Chapters 13-16 Analysis

These chapters depict how the cycle of life on Southern plantations revolved around the seasons and the particular crops that were sowed during those times of the year. Summer is the hardest season for the slaves and the most profitable for the masters. On the other hand, the slaves enjoy the warmer weather and the longer days. Autumn brings the harvest, while Christmas brings out unusual generosity in planters. Finally, at the end of the year, the slaves enjoy some of the fruits of their arduous labors. Within these cycles, Walker shows how black people were able to find some pleasure and happiness in even the most demeaning circumstances. Still, the white planters expected service in the form of entertainment, as when the slaves gather and sing “There’s a star in the East on Christmas morn” for both the wealthy and poor members of the Dutton family. For the whites, this is a beautiful hymn sang in praise of Christ’s birth. For the slaves, it is a song that reminds them that there will one day be salvation from their suffering. The song would later be classified as a spiritual, given its significance in black vernacular culture.

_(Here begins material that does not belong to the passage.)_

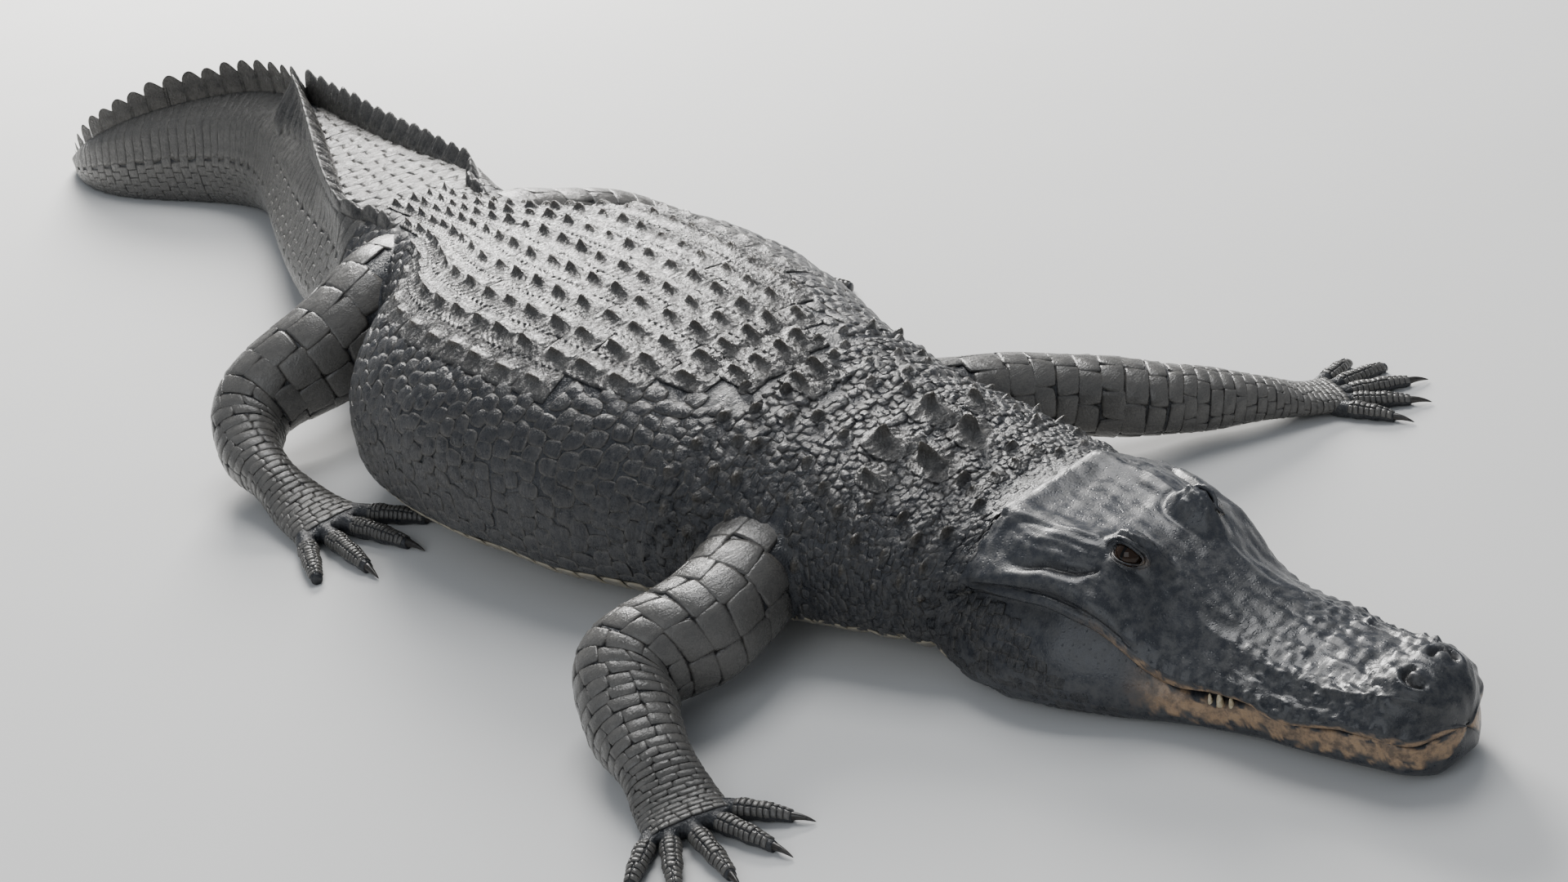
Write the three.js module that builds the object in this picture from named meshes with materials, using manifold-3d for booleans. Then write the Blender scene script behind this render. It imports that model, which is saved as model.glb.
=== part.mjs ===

When Vyry goes to Marse John with the hope of finding her own salvation in freedom, he tries to dissuade her from desiring freedom by playing on his paternalistic role as slave master, which is ironic, given that Marse John is her father. He feels guilty for lying to Vyry about the conditions of freeing her but distracts himself with his accounts, as though to remind himself that her financial value, as well as the social status that he enjoys from employing one of the best cooks in Lee County, matter more than any sense of obligation he may have.

Unlike Vyry, Willie has no apparent urge to pursue his freedom or to resist his condition. Though everyone perceives Willie to be dimwitted, it’s also possible that he has decided that physical resistance to the slave system is futile. Therefore, his dull-wittedness may be a performance that both protects him from corporal punishment while also managing to frustrate Missy Salina and Grimes.